Mais ceci – la tentative de décrire vraiment la réalité et qui fut, littérairement, l’impasse du Nouveau roman (après tout, la trame policière est souvent choisie dans l’une et l’autre tentative) – ceci méconnaît le fait que la littérature, comme le cinéma (les autres arts non plus, d’ailleurs : pour écrire la Symphonie pastorale, on n’enregistre pas le gazouillis des rossignols) ne sont pas faits de ces instantanés, authentiques sans doute, mais qui n’ont rien à voir avec la réalité artistique, recréation artificielle et pourtant davantage vraie de notre vie.
À bout de souffle souffre de tous les tics insupportables des films militants : ici, c’est l’usage systématique du son direct, l’abondance des aphorismes et proclamations définitives des personnages (Je voulais te revoir pour savoir si te revoir me fait plaisir), des insupportables récurrents questionnements de l’idiote de service (Jean Seberg, bien mignonne, soit dit en passant) C’est quoi (tel ou tel mot) ?.
Que mettre à son crédit ? Une musique jazzy bien venue, la beauté de Paris l’été, l’intervention incongrue de Jean-Pierre Melville ; c’est à peu près tout.

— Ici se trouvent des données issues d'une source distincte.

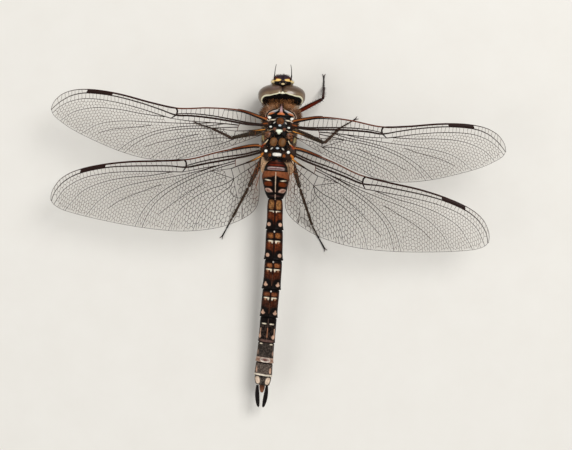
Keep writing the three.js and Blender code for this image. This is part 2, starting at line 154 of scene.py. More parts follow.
def grid_faces(rows, columns):
    """Quads of a grid of rows of points, each row closed on itself."""
    i, j = np.meshgrid(np.arange(rows - 1), np.arange(columns), indexing="ij")
    a = i * columns + j
    b = i * columns + (j + 1) % columns
    return np.stack([a, b, b + columns, a + columns], -1).reshape(-1, 4)


def capped_rings(rings):
    """Points and faces of a row of rings, closed by a flat face at each end."""
    count, sides = rings.shape[:2]
    faces = grid_faces(count, sides)[:, ::-1].tolist()
    faces += [list(range(sides)), [count * sides - 1 - j for j in range(sides)]]
    return rings.reshape(-1, 3), faces


def closed_sheet(upper, lower, side):
    """Points and faces of two layers of a grid of points, joined round their edge."""
    rows, columns = upper.shape[:2]
    loop = 2 * columns
    faces = grid_faces(rows, loop).tolist()
    for end in (0, (rows - 1) * loop):
        for j in range(columns - 1):
            quad = [end + j, end + j + 1, end + loop - 2 - j, end + loop - 1 - j]
            faces.append(quad if end else quad[::-1])
    if side == RIGHT:
        faces = [face[::-1] for face in faces]
    return np.concatenate([upper, lower[:, ::-1]], 1).reshape(-1, 3), faces


def tube(points, radii, sides, up=(0, 0, 1)):
    """A tube of changing radius along a path, closed at both ends by a point."""
    points = np.asarray(points, float)
    radii = np.broadcast_to(np.asarray(radii, float), (len(points),))[:, None, None]
    along = units(np.gradient(points, axis=0))
    side = units(np.cross(along, np.asarray(up, float)))
    rise = np.cross(side, along)
    angle = (2 * np.pi * np.arange(sides) / sides)[None, :, None]
    ring = points[:, None] + radii * np.cos(angle) * side[:, None] + radii * np.sin(angle) * rise[:, None]
    cloud = np.concatenate([ring.reshape(-1, 3), points[:1], points[-1:]])
    faces = grid_faces(len(points), sides).tolist()
    first, last = len(cloud) - 2, len(cloud) - 1
    end = (len(points) - 1) * sides
    for j in range(sides):
        after = (j + 1) % sides
        faces.append([first, after, j])
        faces.append([last, end + j, end + after])
    return cloud, faces


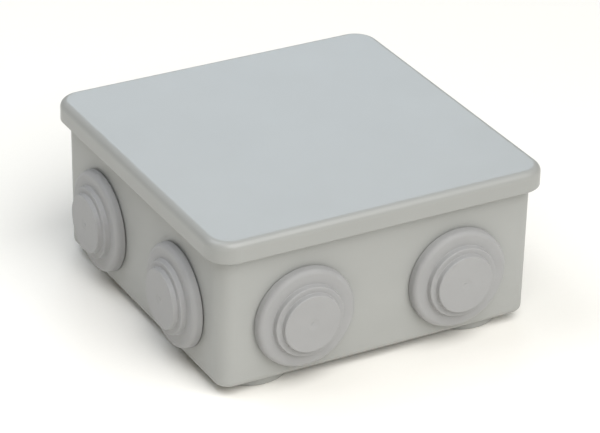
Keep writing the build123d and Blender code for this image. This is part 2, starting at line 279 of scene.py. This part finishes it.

Mais ça n’a pas empêché les obsédés de la nouveauté de se tortiller le croupion. Quand on pense que, dans le même espace de temps (59/61), dans ces années 59-61, il y a eu Plein soleil de René Clément, Marie-Octobre de Duvivier, Le trou de Becker, Les yeux sans visage de Franju, Léon Morin, prêtre de Melville… pour ne parler que du cinéma français !!